The exercise: Output the data exactly, with every line intact.

+++ Provided material

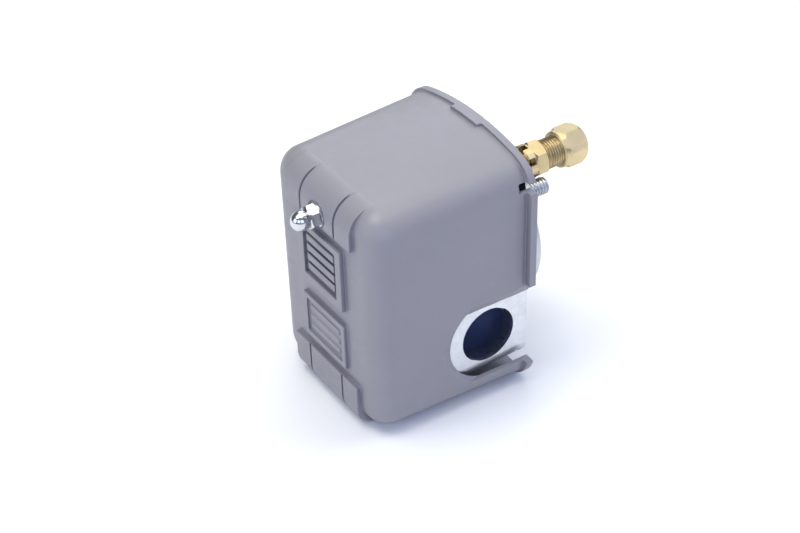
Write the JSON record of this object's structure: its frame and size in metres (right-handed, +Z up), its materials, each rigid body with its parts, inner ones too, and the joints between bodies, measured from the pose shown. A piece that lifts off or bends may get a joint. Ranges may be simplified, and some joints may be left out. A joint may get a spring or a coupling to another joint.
{
  "type": "pressure switch",
  "caption": "Pressure switch with a deep rounded grey cover held by a cap nut, side conduit holes, a threaded pressure port and a brass release valve behind.",
  "frame": {"origin": "on the plane the part stands on, under the middle of its bounding box", "axes": "+Z up, +Y out of the threaded pressure port at the back, -Y towards the cover's flat front, X across between the two conduit holes with the release valve on +X"},
  "size_m": [0.075, 0.1078, 0.1003],
  "materials": {
    "cover_plastic": "fine satin moulded grain",
    "plated_steel": "bright zinc plated sheet",
    "plated_screw": "bright zinc plated",
    "nickel_plate": "bright nickel plated",
    "cast_flange": "die cast, plated",
    "rubber": "smooth rubber",
    "spring_steel": "drawn spring wire",
    "black_oxide": "black oxide",
    "block_plastic": "dark blue moulded thermoset",
    "carrier_plastic": "black moulded plastic",
    "brass": "machined brass",
    "plated_brass": "machined brass",
    "copper_strip": "copper alloy strip",
    "silver": "silver alloy contact",
    "green_screw": "green earth screw"
  },
  "bodies": {
    "housing": {"base_frame": "plated_steel", "ground_screw": "green_screw", "pressure_flange": "cast_flange", "diaphragm": "rubber", "flange_screws": "plated_screw", "lever_pin": "plated_screw", "lever_pin_clip": "black_oxide", "range_stud": "plated_screw", "range_stud_nut": "plated_screw", "range_spring": "spring_steel", "range_spring_seat": "plated_steel", "differential_stud": "plated_screw", "differential_washer": "plated_steel", "differential_spring": "spring_steel", "contact_block": "block_plastic", "block_screws": "plated_screw", "terminal_plates": "plated_brass", "wire_clamps": "plated_steel", "terminal_screws": "plated_screw", "fixed_contacts": "silver", "carrier_pin": "plated_screw", "snap_spring": "spring_steel", "valve_bracket": "plated_steel", "bracket_stud": "plated_steel", "valve_body": "brass", "valve_locknut": "brass", "valve_spring": "spring_steel", "ferrule": "plated_brass"},
    "cover": {"cover": "cover_plastic", "cover_washer": "plated_screw"},
    "cap_nut": {"cap_nut": "nickel_plate"},
    "piston": {"diaphragm_piston": "cast_flange"},
    "lever": {"operating_lever": "plated_steel"},
    "carrier": {"contact_carrier": "carrier_plastic", "bridge_springs": "spring_steel"},
    "bridges": {"contact_bridges": "copper_strip", "moving_contacts": "silver"},
    "plunger": {"valve_plunger": "plated_brass"},
    "range_nut": {"range_nut": "plated_screw"},
    "differential_nut": {"differential_nut": "plated_screw"},
    "compression_nut": {"compression_nut": "brass"}
  },
  "joints": [
    {"name": "cover_slide", "type": "slide", "parent": "housing", "child": "cover", "axis": [0, -1, 0], "range_m": [0, 0.075]},
    {"name": "cap_nut_turn", "type": "hinge", "parent": "cover", "child": "cap_nut", "pos_m": [0, -0.04735, 0.0826], "axis": [0, -1, 0], "continuous": true},
    {"name": "lever_hinge", "type": "hinge", "parent": "housing", "child": "lever", "pos_m": [0, 0.01765, 0.0349], "axis": [1, 0, 0], "range_deg": [0, 4], "stiffness_Nm_per_rad": 3, "springref_deg": -11.46, "deforming": ["range_spring", "snap_spring"]},
    {"name": "piston_slide", "type": "slide", "parent": "housing", "child": "piston", "axis": [0, -1, 0], "range_m": [0, 0.00095], "deforming": ["diaphragm"]},
    {"name": "carrier_hinge", "type": "hinge", "parent": "housing", "child": "carrier", "pos_m": [0, -0.00435, 0.0379], "axis": [-1, 0, 0], "range_deg": [0, 14.5]},
    {"name": "bridge_give", "type": "slide", "parent": "carrier", "child": "bridges", "axis": [0, -1, 0], "range_m": [0, 0.0006], "stiffness_N_per_m": 150, "springref_m": -0.002, "deforming": ["bridge_springs"]},
    {"name": "plunger_slide", "type": "slide", "parent": "housing", "child": "plunger", "axis": [0, -1, 0], "range_m": [0, 0.0036], "deforming": ["valve_spring"]},
    {"name": "range_nut_turn", "type": "hinge", "parent": "housing", "child": "range_nut", "pos_m": [0, -0.02335, 0.0826], "axis": [0, -1, 0], "continuous": true},
    {"name": "differential_nut_turn", "type": "hinge", "parent": "housing", "child": "differential_nut", "pos_m": [-0.015, -0.01135, 0.0809], "axis": [0, -1, 0], "continuous": true},
    {"name": "compression_nut_turn", "type": "hinge", "parent": "housing", "child": "compression_nut", "pos_m": [0.02, 0.04765, 0.0859], "axis": [0, 1, 0], "continuous": true}
  ],
  "couplings": [
    {"joint": "piston_slide", "follows": "lever_hinge", "m_per_rad": 0.013},
    {"joint": "carrier_hinge", "follows": "lever_hinge", "ratio": 3.5},
    {"joint": "plunger_slide", "follows": "lever_hinge", "m_per_rad": 0.049}
  ]
}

++++++

Task result:
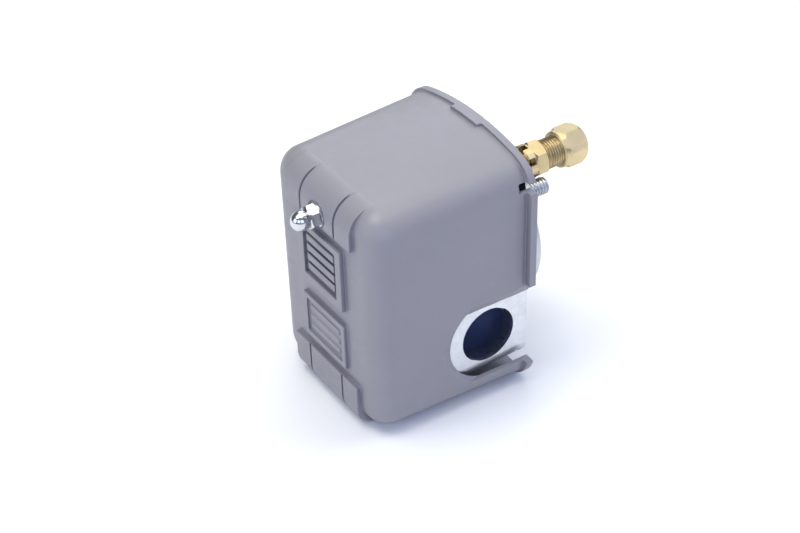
Write the JSON record of this object's structure: its frame and size in metres (right-handed, +Z up), its materials, each rigid body with its parts, inner ones too, and the joints between bodies, measured from the pose shown. A piece that lifts off or bends may get a joint. Ranges may be simplified, and some joints may be left out. A joint may get a spring or a coupling to another joint.
{
  "type": "pressure switch",
  "caption": "Pressure switch with a deep rounded grey cover held by a cap nut, side conduit holes, a threaded pressure port and a brass release valve behind.",
  "frame": {"origin": "on the plane the part stands on, under the middle of its bounding box", "axes": "+Z up, +Y out of the threaded pressure port at the back, -Y towards the cover's flat front, X across between the two conduit holes with the release valve on +X"},
  "size_m": [0.075, 0.1078, 0.1003],
  "materials": {
    "cover_plastic": "fine satin moulded grain",
    "plated_steel": "bright zinc plated sheet",
    "plated_screw": "bright zinc plated",
    "nickel_plate": "bright nickel plated",
    "cast_flange": "die cast, plated",
    "rubber": "smooth rubber",
    "spring_steel": "drawn spring wire",
    "black_oxide": "black oxide",
    "block_plastic": "dark blue moulded thermoset",
    "carrier_plastic": "black moulded plastic",
    "brass": "machined brass",
    "plated_brass": "machined brass",
    "copper_strip": "copper alloy strip",
    "silver": "silver alloy contact",
    "green_screw": "green earth screw"
  },
  "bodies": {
    "housing": {"base_frame": "plated_steel", "ground_screw": "green_screw", "pressure_flange": "cast_flange", "diaphragm": "rubber", "flange_screws": "plated_screw", "lever_pin": "plated_screw", "lever_pin_clip": "black_oxide", "range_stud": "plated_screw", "range_stud_nut": "plated_screw", "range_spring": "spring_steel", "range_spring_seat": "plated_steel", "differential_stud": "plated_screw", "differential_washer": "plated_steel", "differential_spring": "spring_steel", "contact_block": "block_plastic", "block_screws": "plated_screw", "terminal_plates": "plated_brass", "wire_clamps": "plated_steel", "terminal_screws": "plated_screw", "fixed_contacts": "silver", "carrier_pin": "plated_screw", "snap_spring": "spring_steel", "valve_bracket": "plated_steel", "bracket_stud": "plated_steel", "valve_body": "brass", "valve_locknut": "brass", "valve_spring": "spring_steel", "ferrule": "plated_brass"},
    "cover": {"cover": "cover_plastic", "cover_washer": "plated_screw"},
    "cap_nut": {"cap_nut": "nickel_plate"},
    "piston": {"diaphragm_piston": "cast_flange"},
    "lever": {"operating_lever": "plated_steel"},
    "carrier": {"contact_carrier": "carrier_plastic", "bridge_springs": "spring_steel"},
    "bridges": {"contact_bridges": "copper_strip", "moving_contacts": "silver"},
    "plunger": {"valve_plunger": "plated_brass"},
    "range_nut": {"range_nut": "plated_screw"},
    "differential_nut": {"differential_nut": "plated_screw"},
    "compression_nut": {"compression_nut": "brass"}
  },
  "joints": [
    {"name": "cover_slide", "type": "slide", "parent": "housing", "child": "cover", "axis": [0, -1, 0], "range_m": [0, 0.075]},
    {"name": "cap_nut_turn", "type": "hinge", "parent": "cover", "child": "cap_nut", "pos_m": [0, -0.04735, 0.0826], "axis": [0, -1, 0], "continuous": true},
    {"name": "lever_hinge", "type": "hinge", "parent": "housing", "child": "lever", "pos_m": [0, 0.01765, 0.0349], "axis": [1, 0, 0], "range_deg": [0, 4], "stiffness_Nm_per_rad": 3, "springref_deg": -11.46, "deforming": ["range_spring", "snap_spring"]},
    {"name": "piston_slide", "type": "slide", "parent": "housing", "child": "piston", "axis": [0, -1, 0], "range_m": [0, 0.00095], "deforming": ["diaphragm"]},
    {"name": "carrier_hinge", "type": "hinge", "parent": "housing", "child": "carrier", "pos_m": [0, -0.00435, 0.0379], "axis": [-1, 0, 0], "range_deg": [0, 14.5]},
    {"name": "bridge_give", "type": "slide", "parent": "carrier", "child": "bridges", "axis": [0, -1, 0], "range_m": [0, 0.0006], "stiffness_N_per_m": 150, "springref_m": -0.002, "deforming": ["bridge_springs"]},
    {"name": "plunger_slide", "type": "slide", "parent": "housing", "child": "plunger", "axis": [0, -1, 0], "range_m": [0, 0.0036], "deforming": ["valve_spring"]},
    {"name": "range_nut_turn", "type": "hinge", "parent": "housing", "child": "range_nut", "pos_m": [0, -0.02335, 0.0826], "axis": [0, -1, 0], "continuous": true},
    {"name": "differential_nut_turn", "type": "hinge", "parent": "housing", "child": "differential_nut", "pos_m": [-0.015, -0.01135, 0.0809], "axis": [0, -1, 0], "continuous": true},
    {"name": "compression_nut_turn", "type": "hinge", "parent": "housing", "child": "compression_nut", "pos_m": [0.02, 0.04765, 0.0859], "axis": [0, 1, 0], "continuous": true}
  ],
  "couplings": [
    {"joint": "piston_slide", "follows": "lever_hinge", "m_per_rad": 0.013},
    {"joint": "carrier_hinge", "follows": "lever_hinge", "ratio": 3.5},
    {"joint": "plunger_slide", "follows": "lever_hinge", "m_per_rad": 0.049}
  ]
}